Jakarta – Akhirnya Rancangan Undang-Undang Tindak Pidana Kekerasan Seksual (RUU TPKS) disahkan menjadi undang-undang dalam Rapat Paripurna DPR pada Senin 12 April 2022. Rapat tersebut dipimpin langsung oleh Ketua DPR RI, Puan Maharani. Selain itu, dalam siding tersebut juga dihadiri oleh pimpinan DPR yang lain yaitu Wakil Ketua DPR Sufmi Dasco Ahmad Abdul Muhaimin Iskandar, Rachmat Gobel, dan Lodewijk Paulus. Selain itu, dalam rapat tersebut juga dihadiri oleh kelompok pemerhati perempuan seperti LH APIK dan Jaringan Pembela Hak Perempuan Korban Kekerasan Seksual.

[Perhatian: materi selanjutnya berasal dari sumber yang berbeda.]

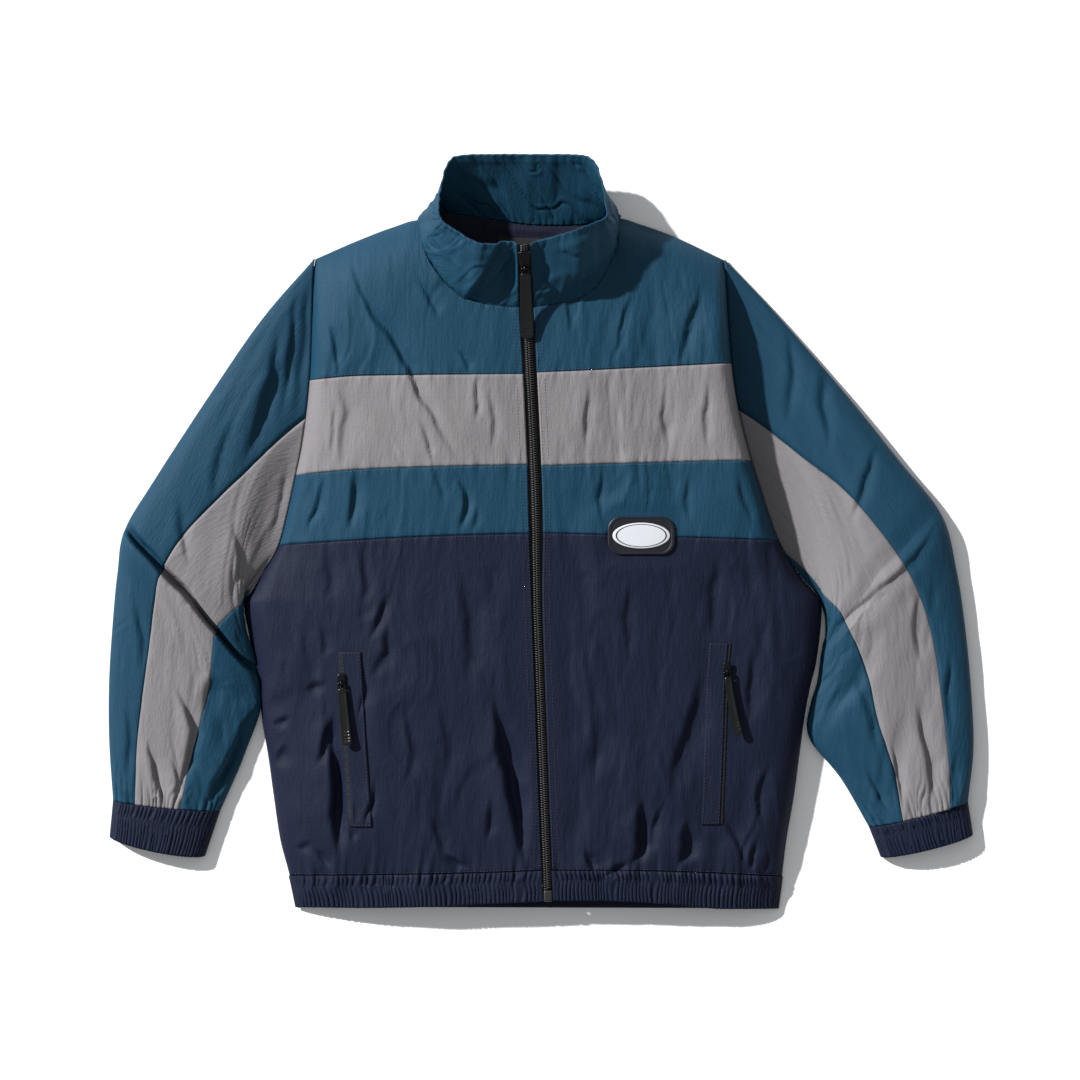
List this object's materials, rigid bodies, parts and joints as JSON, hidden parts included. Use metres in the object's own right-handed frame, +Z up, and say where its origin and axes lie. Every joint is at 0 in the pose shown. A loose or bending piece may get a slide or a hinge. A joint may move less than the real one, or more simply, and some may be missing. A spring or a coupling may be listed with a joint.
{
  "type": "windbreaker jacket",
  "caption": "Colour-block zip windbreaker laid flat: teal yoke, grey chest band, navy body, grey sleeve stripes, stand-up collar, two zip pockets.",
  "frame": {"origin": "on the surface that the jacket lies on, under the middle of its whole outline", "axes": "+X from the wearer's right to the wearer's left, +Y from the hem to the collar, +Z up out of the front"},
  "size_m": [0.9092, 0.7932, 0.0859],
  "materials": {
    "teal_cloth": "matt crisp woven nylon",
    "navy_cloth": "matt crisp woven nylon",
    "grey_cloth": "matt crisp woven nylon",
    "lining": "smooth lining",
    "black_tape": "woven tape",
    "black_teeth": "moulded plastic",
    "dark_metal": "black painted zip slider",
    "black_rubber": "soft satin rubber",
    "badge_rim": "satin",
    "badge_face": "satin"
  },
  "bodies": {
    "garment": {"right_yoke": "teal_cloth", "right_mid_band": "teal_cloth", "right_sleeve_outer": "teal_cloth", "right_sleeve_inner": "teal_cloth", "right_lower_front": "navy_cloth", "right_hem": "navy_cloth", "right_cuff": "navy_cloth", "right_pocket_welt": "navy_cloth", "right_chest_band": "grey_cloth", "right_sleeve_stripe": "grey_cloth", "right_zip_tape": "black_tape", "right_zip_teeth": "black_teeth", "right_pocket_zip": "black_teeth", "right_pocket_slider": "dark_metal", "left_yoke": "teal_cloth", "left_mid_band": "teal_cloth", "left_sleeve_outer": "teal_cloth", "left_sleeve_inner": "teal_cloth", "left_lower_front": "navy_cloth", "left_hem": "navy_cloth", "left_cuff": "navy_cloth", "left_pocket_welt": "navy_cloth", "left_chest_band": "grey_cloth", "left_sleeve_stripe": "grey_cloth", "left_zip_tape": "black_tape", "left_zip_teeth": "black_teeth", "left_pocket_zip": "black_teeth", "left_pocket_slider": "dark_metal", "back_upper": "teal_cloth", "back_lower": "navy_cloth", "back_hem": "navy_cloth", "collar": "teal_cloth", "neck_lining": "lining", "neck_label": "black_tape", "zip_slider": "dark_metal", "zip_box": "black_teeth", "badge_base": "badge_rim", "badge_oval": "badge_face"},
    "main_tab": {"zip_pull": "black_rubber"},
    "right_pocket_tab": {"right_pocket_pull": "black_rubber"},
    "left_pocket_tab": {"left_pocket_pull": "black_rubber"}
  },
  "joints": [
    {"name": "zip_pull_flip", "type": "hinge", "parent": "garment", "child": "main_tab", "pos_m": [-0.01689, 0.27473, 0.07555], "axis": [-1, 0, 0], "range_deg": [0, 150]},
    {"name": "right_pocket_pull_flip", "type": "hinge", "parent": "garment", "child": "right_pocket_tab", "pos_m": [-0.20964, -0.1585, 0.03846], "axis": [-0.984, -0.0715, -0.163], "range_deg": [0, 150]},
    {"name": "left_pocket_pull_flip", "type": "hinge", "parent": "garment", "child": "left_pocket_tab", "pos_m": [0.19593, -0.14642, 0.03965], "axis": [-0.982, -0.1091, 0.1544], "range_deg": [0, 150]}
  ]
}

Ketukan palu dari pimpinan siding, Puan Maharani membuat seisi Gedung Nusantara II, kompleks parlemen, Senayan, Jakarta bergemuruh menyambut disahkannya RUU TPKS. Penantian Panjang selama sepuluh tahun untuk memperjuangkan keadilan bagi para penyintas akhirnya menemui titik terang dengan disahkannya RUU TPKS.
Perjuangan memberikan payung hukum atas segala bentuk tindak pidana kekerasan sesksual ini tidaklah singkat. Sejak tahun 2012 Komisi Nasional Anti Kekerasan terhadap Perempuan (Komnas Perempuan) telah menggagas RUU P-KS. Namun, baru dapat terealisasi pada tahun 2014. Pada saat itu Komnas Perempuan Bersama dengan LBH Apik Jakarta dan Forum Pengada Layanan (FPL) mulai meyusun RUU P-KS.

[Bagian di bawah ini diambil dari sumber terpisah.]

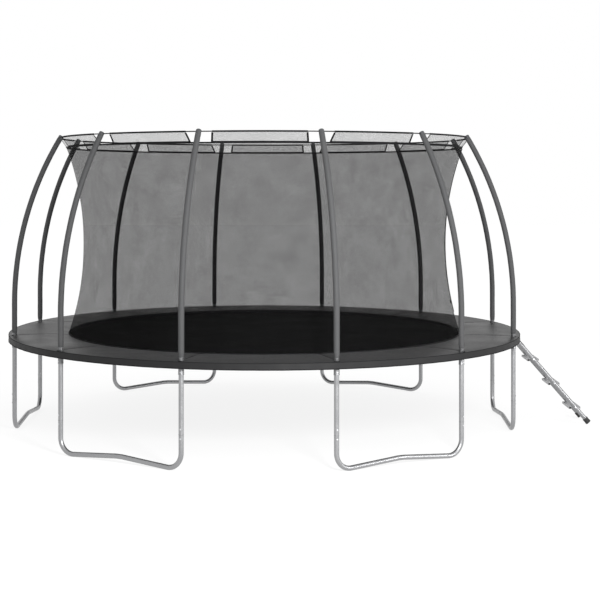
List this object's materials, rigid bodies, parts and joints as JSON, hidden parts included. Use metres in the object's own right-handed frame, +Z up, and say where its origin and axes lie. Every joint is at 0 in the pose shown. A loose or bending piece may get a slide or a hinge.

Pada tahun 2016 Rapat Paripurna DPR RI menyetujui RUU P-KS menjadi Prolegnas Prioritas 2016. Namun, sejak ditetapkan menjadi Prolegnas Prioritas pada tahun 2016, RUU P-KS – nama awal RUU TPKS – tidak ada tindak lanjut yang serius dari para wakil rakyat di Senayan. Setelah melewati berbagai dinamika yang sangat komplek, mulai dari perubahan judul undang-undang dari RUU Penghapusan Kekerasan Seksual menjadi RUU Tindak Pidana Kekerasan Seksual hingga perubahan draft RUU, akhirnya DPR mengesahkannya menjadi undang-undang dengan beberapa catatan.
Kabar pengesahan RUU TPKS ini tentu akan menjadi angin segar untuk pemberantasan kekerasan seksual. Selain karena kasus kekerasan seksual yang masih sangat tinggi, tidak adanya payung hukum atas beberapa bentuk kekerasan seksual menjadi pengganjal penyintas untuk memperoleh keadilan. Namun, di dalam UU TPKS jenis kekerasan seksual sudah lebih terperinci. Selain itu, fokus dari UU TPKS tidak hanya pada proses penindakan korban. Namun, yang lebih penting adalah bagaimana korban dapat memperjuangakan dan memperoleh keadilannya.